The white paper bluntly states the Australian government's "deep support for Indonesia's national cohesion and territorial integrity", i.e. that Australian imperialism's and the Indonesian political and military elite's "shared strategic interests" are the defeat of the movements for national self-determination in West Papua and Aceh and the crushing of the anti-austerity movement. That will be the basis of the "new defence relationship" that Canberra is seeking to establish with Jakarta.

The Australian government, and other Western governments, are concerned with how to manage the social unrest and dissent that will continue to arise from the implementation of neo-liberal deregulation.

The Australian government is preparing for possible military interventions if unrest and political instability threaten in any part of its 'back yard', which it defines as the "arc" of islands from the Indonesian archipelago into the South Pacific Ocean.

This is the real meaning of the white paper. The Australian ruling class can be expected to take an increasingly aggressive stance in the region to resolve, in its and the West's favour, crises like those that have recently recurred or erupted in Bougainville, East Timor, West Papua, the Solomon Islands and Fiji.
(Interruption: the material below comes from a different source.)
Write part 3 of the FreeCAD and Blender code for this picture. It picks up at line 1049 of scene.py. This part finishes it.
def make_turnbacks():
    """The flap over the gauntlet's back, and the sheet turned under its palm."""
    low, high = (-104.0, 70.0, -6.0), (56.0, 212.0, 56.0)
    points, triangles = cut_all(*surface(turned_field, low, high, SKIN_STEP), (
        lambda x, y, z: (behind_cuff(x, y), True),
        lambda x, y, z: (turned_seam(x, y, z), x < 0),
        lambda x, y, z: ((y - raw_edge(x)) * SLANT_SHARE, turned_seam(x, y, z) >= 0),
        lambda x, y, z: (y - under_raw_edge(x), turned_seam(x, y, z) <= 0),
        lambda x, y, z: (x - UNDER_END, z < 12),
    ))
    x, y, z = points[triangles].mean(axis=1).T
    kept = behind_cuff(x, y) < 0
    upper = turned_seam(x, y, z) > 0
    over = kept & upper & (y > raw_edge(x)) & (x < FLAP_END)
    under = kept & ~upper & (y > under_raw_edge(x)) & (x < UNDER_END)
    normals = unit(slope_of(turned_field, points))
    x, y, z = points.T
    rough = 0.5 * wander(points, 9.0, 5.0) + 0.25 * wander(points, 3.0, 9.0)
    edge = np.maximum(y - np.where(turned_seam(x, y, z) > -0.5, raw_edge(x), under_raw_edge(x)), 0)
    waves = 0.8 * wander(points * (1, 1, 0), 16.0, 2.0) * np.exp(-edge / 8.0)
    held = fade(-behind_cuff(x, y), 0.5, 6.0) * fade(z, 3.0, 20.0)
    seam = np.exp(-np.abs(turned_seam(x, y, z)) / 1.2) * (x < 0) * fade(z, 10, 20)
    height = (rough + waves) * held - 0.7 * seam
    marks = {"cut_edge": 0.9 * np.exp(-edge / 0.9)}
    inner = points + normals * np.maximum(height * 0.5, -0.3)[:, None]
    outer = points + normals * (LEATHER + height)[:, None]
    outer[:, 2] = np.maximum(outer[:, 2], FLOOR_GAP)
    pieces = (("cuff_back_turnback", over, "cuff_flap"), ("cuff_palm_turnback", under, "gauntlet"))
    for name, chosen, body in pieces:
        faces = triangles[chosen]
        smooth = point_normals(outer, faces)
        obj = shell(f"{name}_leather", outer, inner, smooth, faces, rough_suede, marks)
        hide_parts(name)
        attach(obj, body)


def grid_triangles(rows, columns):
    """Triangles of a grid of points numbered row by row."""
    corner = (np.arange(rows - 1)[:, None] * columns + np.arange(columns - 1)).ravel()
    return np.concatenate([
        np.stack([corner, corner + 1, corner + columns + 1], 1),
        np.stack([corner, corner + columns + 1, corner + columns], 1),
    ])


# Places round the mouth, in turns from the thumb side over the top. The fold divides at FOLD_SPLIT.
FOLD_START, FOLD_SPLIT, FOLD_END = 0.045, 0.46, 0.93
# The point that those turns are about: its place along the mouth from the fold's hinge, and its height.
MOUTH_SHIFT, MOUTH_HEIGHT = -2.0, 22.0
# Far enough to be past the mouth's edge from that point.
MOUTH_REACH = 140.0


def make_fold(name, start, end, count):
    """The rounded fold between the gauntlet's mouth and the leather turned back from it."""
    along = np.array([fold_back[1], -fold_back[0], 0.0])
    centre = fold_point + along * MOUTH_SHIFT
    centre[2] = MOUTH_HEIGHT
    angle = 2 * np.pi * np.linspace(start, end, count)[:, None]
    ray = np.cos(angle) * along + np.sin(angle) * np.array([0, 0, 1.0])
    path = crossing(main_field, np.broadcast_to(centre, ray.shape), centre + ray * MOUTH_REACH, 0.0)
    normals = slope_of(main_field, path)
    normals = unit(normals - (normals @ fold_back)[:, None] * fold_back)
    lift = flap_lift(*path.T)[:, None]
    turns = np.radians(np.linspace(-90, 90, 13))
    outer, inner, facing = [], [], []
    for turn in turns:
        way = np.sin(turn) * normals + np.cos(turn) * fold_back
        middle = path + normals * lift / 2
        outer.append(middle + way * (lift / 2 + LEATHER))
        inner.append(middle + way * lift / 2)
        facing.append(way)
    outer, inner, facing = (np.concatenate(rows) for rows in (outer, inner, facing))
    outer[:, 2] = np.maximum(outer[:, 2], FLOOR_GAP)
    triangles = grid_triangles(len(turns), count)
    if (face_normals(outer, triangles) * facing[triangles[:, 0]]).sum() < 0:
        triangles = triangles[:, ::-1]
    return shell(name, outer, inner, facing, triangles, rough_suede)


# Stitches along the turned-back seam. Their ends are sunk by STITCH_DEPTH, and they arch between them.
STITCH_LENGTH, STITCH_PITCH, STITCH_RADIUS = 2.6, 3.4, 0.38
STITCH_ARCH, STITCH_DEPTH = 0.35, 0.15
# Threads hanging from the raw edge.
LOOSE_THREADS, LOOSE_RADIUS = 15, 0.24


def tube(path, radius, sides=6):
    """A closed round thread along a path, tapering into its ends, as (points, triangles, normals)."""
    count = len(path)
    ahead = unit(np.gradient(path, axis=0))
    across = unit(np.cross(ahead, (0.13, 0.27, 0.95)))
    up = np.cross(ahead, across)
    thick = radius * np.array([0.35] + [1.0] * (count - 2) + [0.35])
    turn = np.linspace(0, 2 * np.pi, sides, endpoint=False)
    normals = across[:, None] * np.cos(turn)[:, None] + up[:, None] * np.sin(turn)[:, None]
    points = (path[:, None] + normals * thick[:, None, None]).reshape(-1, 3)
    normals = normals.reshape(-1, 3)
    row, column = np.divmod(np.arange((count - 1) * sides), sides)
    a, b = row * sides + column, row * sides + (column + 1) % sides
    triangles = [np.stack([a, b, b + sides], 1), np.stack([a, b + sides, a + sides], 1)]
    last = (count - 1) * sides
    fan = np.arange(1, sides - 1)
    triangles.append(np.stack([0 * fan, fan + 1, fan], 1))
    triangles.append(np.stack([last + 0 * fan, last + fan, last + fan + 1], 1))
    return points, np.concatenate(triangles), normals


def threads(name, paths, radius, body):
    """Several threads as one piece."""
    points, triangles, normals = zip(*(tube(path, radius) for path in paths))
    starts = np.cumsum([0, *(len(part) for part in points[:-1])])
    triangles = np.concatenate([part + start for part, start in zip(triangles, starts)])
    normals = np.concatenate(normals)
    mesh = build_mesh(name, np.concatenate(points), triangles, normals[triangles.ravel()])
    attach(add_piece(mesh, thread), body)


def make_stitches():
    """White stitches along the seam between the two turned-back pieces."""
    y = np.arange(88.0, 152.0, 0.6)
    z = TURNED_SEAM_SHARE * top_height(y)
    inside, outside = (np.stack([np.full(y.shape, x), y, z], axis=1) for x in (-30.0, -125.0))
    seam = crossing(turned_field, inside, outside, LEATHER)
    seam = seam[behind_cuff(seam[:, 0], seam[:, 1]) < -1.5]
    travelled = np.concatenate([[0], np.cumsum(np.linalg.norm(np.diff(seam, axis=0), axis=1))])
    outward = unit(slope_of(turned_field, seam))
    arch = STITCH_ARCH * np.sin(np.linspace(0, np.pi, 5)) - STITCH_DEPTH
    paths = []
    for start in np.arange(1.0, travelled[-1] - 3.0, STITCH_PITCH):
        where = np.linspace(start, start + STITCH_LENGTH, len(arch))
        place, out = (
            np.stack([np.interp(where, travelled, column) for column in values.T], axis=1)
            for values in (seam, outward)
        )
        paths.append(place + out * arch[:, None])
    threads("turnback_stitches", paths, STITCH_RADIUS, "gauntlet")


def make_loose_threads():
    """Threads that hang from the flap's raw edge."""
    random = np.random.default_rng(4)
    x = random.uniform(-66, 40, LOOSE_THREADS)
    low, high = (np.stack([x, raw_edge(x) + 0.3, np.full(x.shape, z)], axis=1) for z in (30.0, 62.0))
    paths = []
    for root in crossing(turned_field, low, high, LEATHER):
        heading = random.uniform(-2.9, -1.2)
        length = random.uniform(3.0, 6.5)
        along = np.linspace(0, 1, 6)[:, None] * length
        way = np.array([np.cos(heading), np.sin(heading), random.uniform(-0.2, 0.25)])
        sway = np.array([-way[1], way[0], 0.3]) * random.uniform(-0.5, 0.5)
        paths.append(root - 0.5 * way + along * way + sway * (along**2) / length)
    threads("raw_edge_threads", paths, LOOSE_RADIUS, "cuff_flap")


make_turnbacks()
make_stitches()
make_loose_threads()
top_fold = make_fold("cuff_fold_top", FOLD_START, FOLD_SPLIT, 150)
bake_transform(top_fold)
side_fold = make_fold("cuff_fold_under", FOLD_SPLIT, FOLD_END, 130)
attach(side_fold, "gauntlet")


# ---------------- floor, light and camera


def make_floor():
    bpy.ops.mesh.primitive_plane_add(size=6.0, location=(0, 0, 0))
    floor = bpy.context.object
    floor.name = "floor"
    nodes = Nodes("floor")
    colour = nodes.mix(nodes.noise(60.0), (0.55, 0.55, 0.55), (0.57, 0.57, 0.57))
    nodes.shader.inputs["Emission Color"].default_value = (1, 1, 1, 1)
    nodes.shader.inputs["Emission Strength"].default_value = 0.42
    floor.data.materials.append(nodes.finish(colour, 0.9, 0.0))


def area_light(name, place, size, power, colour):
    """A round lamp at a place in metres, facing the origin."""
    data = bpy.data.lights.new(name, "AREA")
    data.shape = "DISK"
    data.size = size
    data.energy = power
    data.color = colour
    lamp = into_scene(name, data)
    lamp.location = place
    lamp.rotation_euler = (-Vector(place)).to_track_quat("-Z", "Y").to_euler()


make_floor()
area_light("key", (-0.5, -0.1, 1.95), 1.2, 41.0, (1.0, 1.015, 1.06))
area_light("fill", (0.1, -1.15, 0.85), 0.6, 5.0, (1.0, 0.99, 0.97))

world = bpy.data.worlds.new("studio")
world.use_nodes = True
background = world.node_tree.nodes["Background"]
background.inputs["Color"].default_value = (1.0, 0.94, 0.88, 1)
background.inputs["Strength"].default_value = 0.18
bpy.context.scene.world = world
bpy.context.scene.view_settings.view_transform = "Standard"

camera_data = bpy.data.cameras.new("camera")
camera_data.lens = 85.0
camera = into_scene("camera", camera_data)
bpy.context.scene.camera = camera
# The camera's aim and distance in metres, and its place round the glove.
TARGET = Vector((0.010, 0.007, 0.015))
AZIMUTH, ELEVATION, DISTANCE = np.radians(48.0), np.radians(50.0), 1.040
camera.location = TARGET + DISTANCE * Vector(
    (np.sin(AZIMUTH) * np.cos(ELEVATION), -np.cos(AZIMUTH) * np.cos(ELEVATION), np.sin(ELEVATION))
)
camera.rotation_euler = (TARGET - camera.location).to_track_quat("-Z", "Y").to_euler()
Such crises are likely to continue to arise and intensify.

International Monetary Fund/World Bank/Asian Development Bank-imposed neo-liberal austerity programs will intensify the social tensions within Asian and Pacific island countries, triggering national, ethnic, religious, "settler versus indigenous" and class antagonisms that the narrow, undemocratic elites may not be able to cope with.

The increase in Australia's military budget should be opposed. It should be slashed to the bone, not expanded. As the government concedes, Australia does not face a military threat.

The military forces of the Australian imperialist state do not defend the security of the majority of people in Australia. They defend the security of the Australian capitalist class — its property and profits — against working people both within Australia and abroad, especially Asia and the Pacific.